We're staying warm this Autumn with comforting food like the dish below. It's got a little bit of everything and lots of flavor.
- About 10" long Bottle Gourd (also known as long squash), peeled and chopped into 1" cubes
- Size of big lemon of Tamarind
- 3 Tbsp Brown Sugar
- 1/2 tsp green chili paste (or 1/4 tsp of chili powder)
- a pinch of Turmeric
- 1 tsp Salt or as per your taste
- 2 Tbsp Besan (Chickpea flour)
- 2 Tbsp Rice Flour
Ingredients for the seasoning:
- 2 Tbsp Vegetable oil
- 1/2 tsp Mustard seeds
- 1/2 tsp Cumin seeds
- A pinch of Hing (Asafotida)
- 6 to 8 Curry leaves (fresh or dry) - optional
- A pinch of chili powder
Soak tamarind in half cup of warm water for 15 minutes. Squeeze the juice using additional water. Alternately add the soaked tamarind into a blender, add additional 3 cups of water and blend for one minute. Then strain the liquid and remove the tamarind fiber. In a small pressure cooker, add the chopped bottle gourd, tamarind juice, brown sugar, turmeric, chili paste, and salt. Pressure cook for 2 to 3 whistles. When the steam is released, open the cooker and boil the mixture on low-medium heat.

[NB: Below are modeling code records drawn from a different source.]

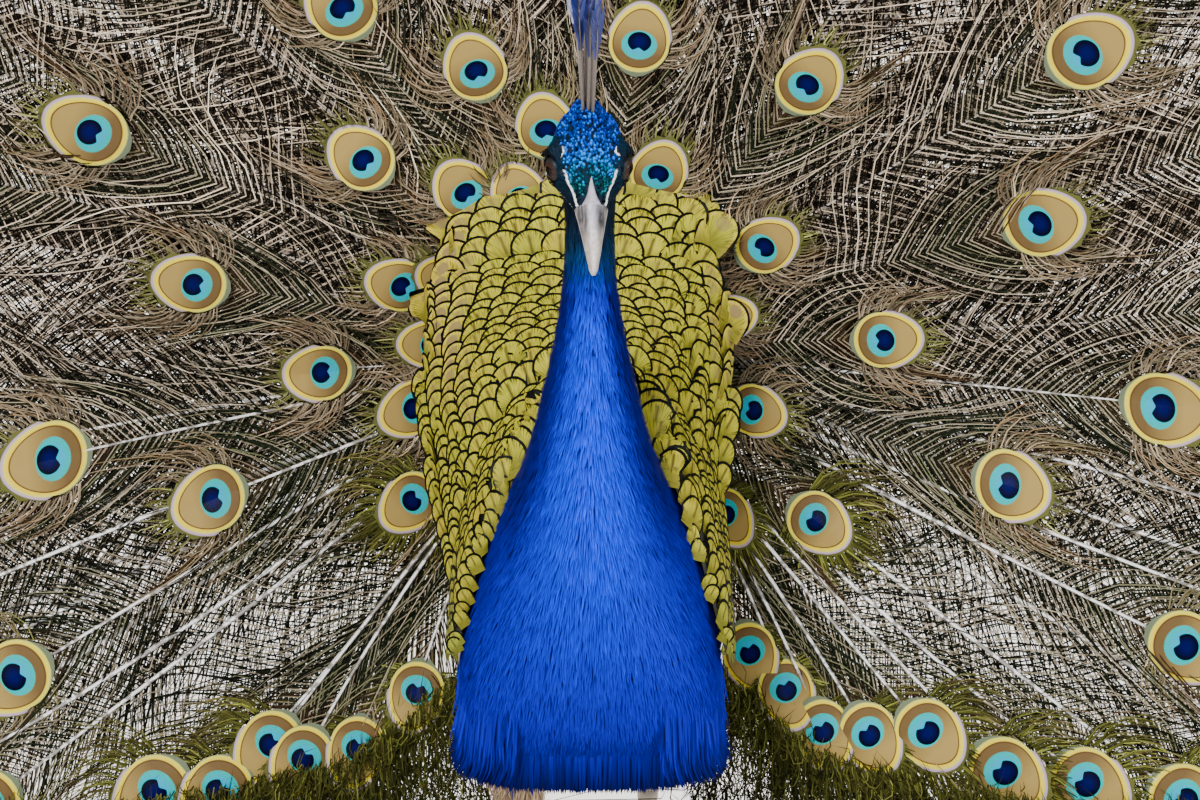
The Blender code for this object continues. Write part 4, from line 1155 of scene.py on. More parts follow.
# The quills: tapering three-sided rods from the root to the eye-spot, whitest below.
steps, quill_foot = 14, 0.030
share = np.linspace(0, 1, steps)[None]
along = quill_foot + (feather_reach[:, None] - quill_foot - 0.46 * eye_length[:, None]) * share
bent = rng.normal(0, 0.010, len(feathers))[:, None] * np.sin(math.pi * share) * along
spine = fan_place(*turned(along, bent, feather_angle[:, None]),
                  feather_ahead[:, None] - 0.001 + 0.0022 * bright)
way = unit(np.gradient(spine, axis=1))
aside = unit(np.cross(way, front))
depth = unit(np.cross(aside, way))
left_over = (feather_reach + eye_length * 0.5)[:, None] - along
thick = ((0.00045 + 0.0016 * np.clip(left_over, 0, 1) ** 0.7) * (0.75 + 0.75 * bright))[..., None]
tube = np.stack([spine - aside * thick * 0.95, spine + aside * thick * 0.95, spine + depth * thick], axis=2)
faces = ring_faces(steps, 3, inward=True) + [(0, 1, 2), (3 * steps - 1, 3 * steps - 2, 3 * steps - 3)]
paleness = np.clip(0.10 + bright + 0.3 * rng.random((len(feathers), 1)), 0, 1)
tint = blend(np.array((0.34, 0.27, 0.20)), (0.98, 0.97, 0.95), paleness)[:, None]
tint = tint * (1 - 0.10 * share[..., None])
tube = tube.reshape(len(feathers), -1, 3)
quills = joined_mesh("train_quills", tube, faces, np.repeat(tint, 3, axis=1), {"OFBake": train_roots(tube)})
turn_outward(quills)
quill_shader = Shader("train_quill", roughness=0.4)
streaks = quill_shader.noise(150.0, 2.0).above(0.53, 0.05) * 0.80
quill_shader.set("Base Color", quill_shader.mix(streaks, quill_shader.plumage(), (0.10, 0.08, 0.06)))
dress(quills, quill_shader, "train_plumage")

# The barbs: each leaves its quill at an angle and bends towards the tip, so that those below an
# eye-spot sweep round it. They are closest near the eye-spot and sparse on the long bare quills.
most_in_piece = 190000
barbs = []
for index, (reach, angle) in enumerate(zip(feather_reach, feather_angle)):
    last = reach - (0.020 * feather_scale[index] if feather_eyed[index] else -0.015)
    airy = 0.0025 * low_feather[index] * (1 if math.cos(angle) > 0 else -0.2)
    near = 0.0021 if reach > 0.30 else 0.0019
    place = quill_foot if reach < 0.2 else 0.065
    while place < last:
        gap = np.interp(last - place, (0.0, 0.07, 0.12, 0.25, 0.5, 0.9),
                        (near, near, 0.0038, 0.0062 + airy, 0.0115 + airy, 0.019))
        gap = gap * (1 - 0.22 * abs(math.cos(angle)) ** 2 if place < inner_reach else 0.85)
        barbs += [(index, place + rng.uniform(-0.12, 0.12) * gap, hand) for hand in (-1, 1)]
        place += gap
feather_of, starts, hands = np.array(barbs).T
feather_of = feather_of.astype(int)
count = len(starts)
reach = feather_reach[feather_of]
to_eye = reach - starts
near_eye = 1 - rise(to_eye, 0.05, 0.13)
length = (0.116 - 0.022 * near_eye) * np.clip(reach / 0.20, 0.55, 1.0) * rng.uniform(0.88, 1.10, count)
length = length * (1 - 0.32 * rise(starts, 0.96, 1.09))
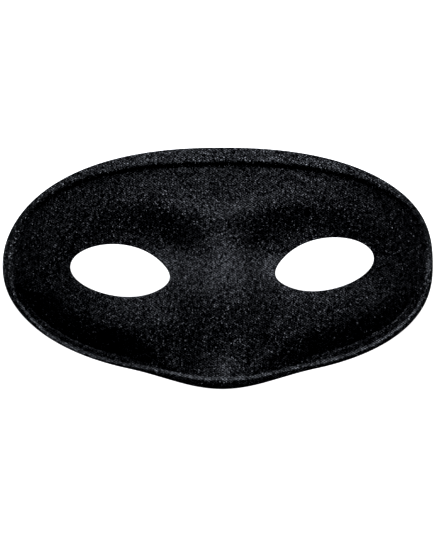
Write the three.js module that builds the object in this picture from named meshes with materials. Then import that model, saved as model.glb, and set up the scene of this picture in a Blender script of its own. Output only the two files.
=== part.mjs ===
// A half mask for the eyes and the bridge of the nose: one pressed shell of cloth on a stiff
// backing, with two almond eye holes and a bead pressed round its edge. It lies on its back.
// X runs from temple to temple, +Y to the brow edge, +Z out of the face. Millimetres.

import * as THREE from 'three';

const DEGREE = Math.PI / 180;

// The outline from the front: a superellipse above and below the widest line, with a lobe that
// dips over the nose. X is counted from the nose line here; at the height of the temples the
// outline leans to the left of it, and the finished shell is moved so that its outline is centred.
const outline = {
  halfWidth: 89,
  widestLine: 0.96,
  rise: 48.54,
  drop: 45.72,
  upperPower: 2.275,
  lowerPower: 2.194,
  lobeDepth: 4.74,
  lobeHalfWidth: 38.9,
};
const lean = { reach: 1.87, upperRun: 20, lowerRun: 25 };

// The eye holes: leaning almonds, punched a little askew to the outline
const eye = {
  outwards: 43.05,
  height: 0,
  halfLength: 19.6,
  halfHeight: 10.55,
  lean: 9.0 * DEGREE,
  outerFullness: -0.05,
  upperFullness: 0.56,
  innerPoint: 1.97,
  pointPower: 14,
};
const PUNCH_SKEW = 1.75 * DEGREE;

const SHELL_THICKNESS = 1.4;

// The pressed form is turned a little against the outline
const FORM_SKEW = 1.1 * DEGREE;
const CENTRE_ROUNDING = 2;

// The arch from temple to temple. Past its foot the edge is turned out flat, so that the mask
// lies on both temples without rocking.
const arch = { height: 33, foot: 86.5, power: 2.8, flatEdge: 1.25, bend: 1.0 };

// The brow ridge with the frown line along it, and the eye socket below it. The ridge drops
// towards the nose.
const brow = { line: 31.4, peakOutwards: 35.6, bow: 0.0135, rise: 0.57, run: 8.7, reach: 19.5 };
const frown = { rise: 0.56, height: 21.4, climb: 0.15, reach: 33.5, halfWidth: 3.9 };
const socket = { depth: 4.4, run: 22.2, innerStart: 2.6, innerRun: 22.4, outerStart: 41, outerRun: 70 };

// Low forms pressed by hand, not quite the same on both sides: dents and grooves in the inner
// corners of the eye sockets, beside the bridge of the nose, and the cheeks
const lowForms = {
  rightNoseDent: { rise: -3.04, x: 11.1, y: 5.8, halfWidth: 9.5, halfHeight: 9.4 },
  rightInnerGroove: { rise: -0.57, x: 14.4, y: 7, halfWidth: 3.8, halfHeight: 6.8 },
  rightTearDent: { rise: -1.1, x: 19, y: 1.7, halfWidth: 5.6, halfHeight: 4.9 },
  leftNoseDent: { rise: -2.9, x: -9, y: 3.7, halfWidth: 9.5, halfHeight: 9.5 },
  leftBrowDent: { rise: -1.3, x: -24.1, y: 8.7, halfWidth: 6.9, halfHeight: 9 },
  leftInnerGroove: { rise: -0.37, x: -16.1, y: 9.5, halfWidth: 3.9, halfHeight: 3.6 },
  rightCheek: { rise: 4.7, x: 44, y: -22.3, halfWidth: 31.5, halfHeight: 13.5 },
  leftCheek: { rise: 5.2, x: -39.4, y: -23.3, halfWidth: 23.3, halfHeight: 11.6 },
};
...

Add the besan (Chickpea flour) and rice flour in half a cup of water to make a sauce like consistency. Mix this sauce into the bottle gourd mixture to thicken the tamarind sauce and cook for another 2 to 3 minutes or until it thickens. Heat vegetable oil in a small pan, add mustard seeds and when they splutter, add cumin seeds and then hing and pinch of chili powder. Remove from heat and add curry leaves and then add to the bottle gourd mixture.
Serve hot with rice and/or your favorite flatbread.